Write out the records below once more, exactly as they stand.

-------- Data shown

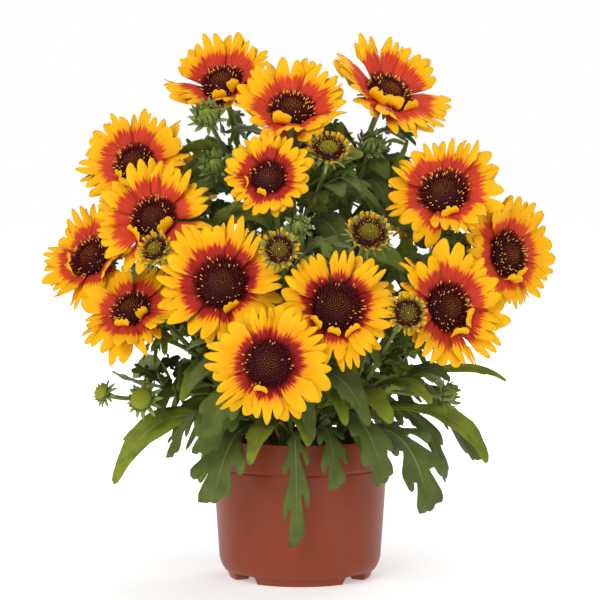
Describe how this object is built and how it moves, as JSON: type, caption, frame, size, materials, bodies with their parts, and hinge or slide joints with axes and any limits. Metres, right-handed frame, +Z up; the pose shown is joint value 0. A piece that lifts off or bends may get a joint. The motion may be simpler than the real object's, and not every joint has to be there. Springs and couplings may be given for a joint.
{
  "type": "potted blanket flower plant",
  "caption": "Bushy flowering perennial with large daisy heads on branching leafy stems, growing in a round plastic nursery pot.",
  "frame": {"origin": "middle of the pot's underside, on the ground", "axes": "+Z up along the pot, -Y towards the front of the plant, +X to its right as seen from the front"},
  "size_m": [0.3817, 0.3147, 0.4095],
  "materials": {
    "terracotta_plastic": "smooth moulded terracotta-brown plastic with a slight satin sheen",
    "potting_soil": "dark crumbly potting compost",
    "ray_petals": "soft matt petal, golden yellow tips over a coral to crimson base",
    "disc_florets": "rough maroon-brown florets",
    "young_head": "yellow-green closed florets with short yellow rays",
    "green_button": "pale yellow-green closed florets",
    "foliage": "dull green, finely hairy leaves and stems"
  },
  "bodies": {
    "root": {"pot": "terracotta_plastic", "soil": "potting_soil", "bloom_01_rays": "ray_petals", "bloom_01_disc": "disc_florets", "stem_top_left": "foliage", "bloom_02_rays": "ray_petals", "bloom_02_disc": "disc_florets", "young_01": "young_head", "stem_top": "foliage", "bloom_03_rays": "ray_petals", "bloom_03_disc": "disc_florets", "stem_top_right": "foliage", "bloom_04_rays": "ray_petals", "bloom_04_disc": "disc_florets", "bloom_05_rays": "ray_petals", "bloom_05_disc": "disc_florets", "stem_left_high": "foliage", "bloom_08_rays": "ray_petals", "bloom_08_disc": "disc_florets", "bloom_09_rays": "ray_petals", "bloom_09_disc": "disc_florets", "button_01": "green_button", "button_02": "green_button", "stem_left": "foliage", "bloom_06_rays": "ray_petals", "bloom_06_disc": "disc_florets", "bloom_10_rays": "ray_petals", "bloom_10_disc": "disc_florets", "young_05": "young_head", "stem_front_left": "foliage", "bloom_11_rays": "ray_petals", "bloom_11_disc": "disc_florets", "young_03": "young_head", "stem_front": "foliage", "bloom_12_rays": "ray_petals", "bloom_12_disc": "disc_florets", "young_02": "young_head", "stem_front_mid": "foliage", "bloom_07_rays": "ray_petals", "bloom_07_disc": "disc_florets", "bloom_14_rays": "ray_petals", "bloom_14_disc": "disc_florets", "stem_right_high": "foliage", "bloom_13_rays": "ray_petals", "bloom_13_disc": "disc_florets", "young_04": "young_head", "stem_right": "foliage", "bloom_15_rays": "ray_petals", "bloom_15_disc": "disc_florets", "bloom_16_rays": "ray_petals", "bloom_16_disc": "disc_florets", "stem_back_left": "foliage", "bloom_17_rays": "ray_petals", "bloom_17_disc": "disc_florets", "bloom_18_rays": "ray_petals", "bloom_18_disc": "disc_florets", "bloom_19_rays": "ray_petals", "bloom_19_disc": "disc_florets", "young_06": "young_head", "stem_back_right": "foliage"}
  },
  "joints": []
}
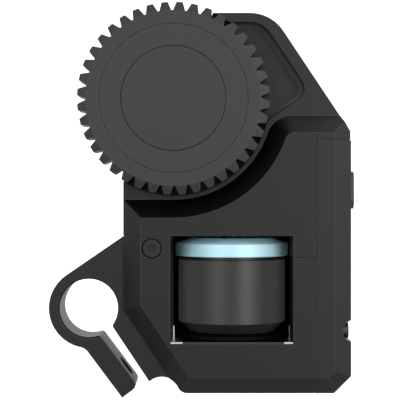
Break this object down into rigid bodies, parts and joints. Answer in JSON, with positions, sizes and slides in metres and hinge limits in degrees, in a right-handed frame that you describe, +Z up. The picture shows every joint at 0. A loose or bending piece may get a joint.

----------------

Exercise answer -
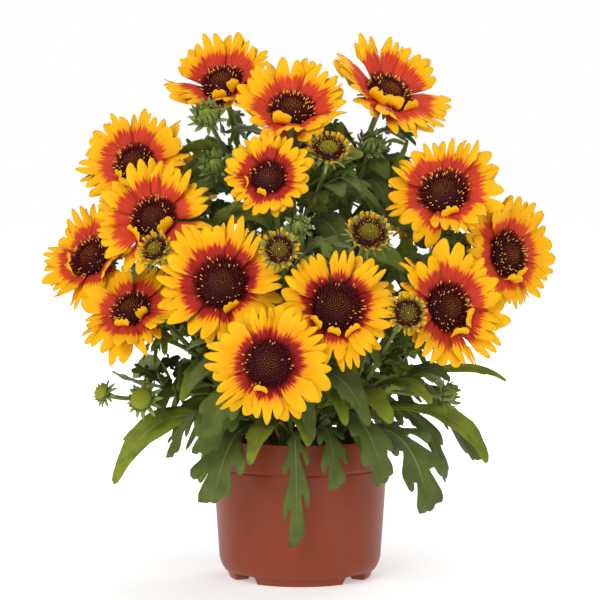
Describe how this object is built and how it moves, as JSON: type, caption, frame, size, materials, bodies with their parts, and hinge or slide joints with axes and any limits. Metres, right-handed frame, +Z up; the pose shown is joint value 0. A piece that lifts off or bends may get a joint. The motion may be simpler than the real object's, and not every joint has to be there. Springs and couplings may be given for a joint.
{
  "type": "potted blanket flower plant",
  "caption": "Bushy flowering perennial with large daisy heads on branching leafy stems, growing in a round plastic nursery pot.",
  "frame": {"origin": "middle of the pot's underside, on the ground", "axes": "+Z up along the pot, -Y towards the front of the plant, +X to its right as seen from the front"},
  "size_m": [0.3817, 0.3147, 0.4095],
  "materials": {
    "terracotta_plastic": "smooth moulded terracotta-brown plastic with a slight satin sheen",
    "potting_soil": "dark crumbly potting compost",
    "ray_petals": "soft matt petal, golden yellow tips over a coral to crimson base",
    "disc_florets": "rough maroon-brown florets",
    "young_head": "yellow-green closed florets with short yellow rays",
    "green_button": "pale yellow-green closed florets",
    "foliage": "dull green, finely hairy leaves and stems"
  },
  "bodies": {
    "root": {"pot": "terracotta_plastic", "soil": "potting_soil", "bloom_01_rays": "ray_petals", "bloom_01_disc": "disc_florets", "stem_top_left": "foliage", "bloom_02_rays": "ray_petals", "bloom_02_disc": "disc_florets", "young_01": "young_head", "stem_top": "foliage", "bloom_03_rays": "ray_petals", "bloom_03_disc": "disc_florets", "stem_top_right": "foliage", "bloom_04_rays": "ray_petals", "bloom_04_disc": "disc_florets", "bloom_05_rays": "ray_petals", "bloom_05_disc": "disc_florets", "stem_left_high": "foliage", "bloom_08_rays": "ray_petals", "bloom_08_disc": "disc_florets", "bloom_09_rays": "ray_petals", "bloom_09_disc": "disc_florets", "button_01": "green_button", "button_02": "green_button", "stem_left": "foliage", "bloom_06_rays": "ray_petals", "bloom_06_disc": "disc_florets", "bloom_10_rays": "ray_petals", "bloom_10_disc": "disc_florets", "young_05": "young_head", "stem_front_left": "foliage", "bloom_11_rays": "ray_petals", "bloom_11_disc": "disc_florets", "young_03": "young_head", "stem_front": "foliage", "bloom_12_rays": "ray_petals", "bloom_12_disc": "disc_florets", "young_02": "young_head", "stem_front_mid": "foliage", "bloom_07_rays": "ray_petals", "bloom_07_disc": "disc_florets", "bloom_14_rays": "ray_petals", "bloom_14_disc": "disc_florets", "stem_right_high": "foliage", "bloom_13_rays": "ray_petals", "bloom_13_disc": "disc_florets", "young_04": "young_head", "stem_right": "foliage", "bloom_15_rays": "ray_petals", "bloom_15_disc": "disc_florets", "bloom_16_rays": "ray_petals", "bloom_16_disc": "disc_florets", "stem_back_left": "foliage", "bloom_17_rays": "ray_petals", "bloom_17_disc": "disc_florets", "bloom_18_rays": "ray_petals", "bloom_18_disc": "disc_florets", "bloom_19_rays": "ray_petals", "bloom_19_disc": "disc_florets", "young_06": "young_head", "stem_back_right": "foliage"}
  },
  "joints": []
}
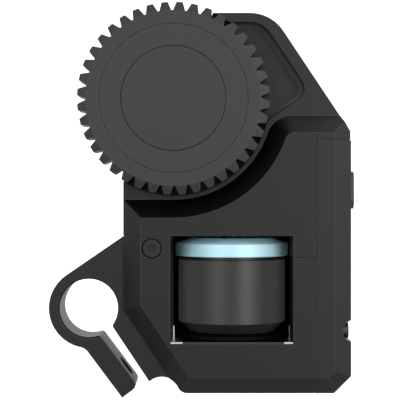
Break this object down into rigid bodies, parts and joints. Answer in JSON, with positions, sizes and slides in metres and hinge limits in degrees, in a right-handed frame that you describe, +Z up. The picture shows every joint at 0. A loose or bending piece may get a joint.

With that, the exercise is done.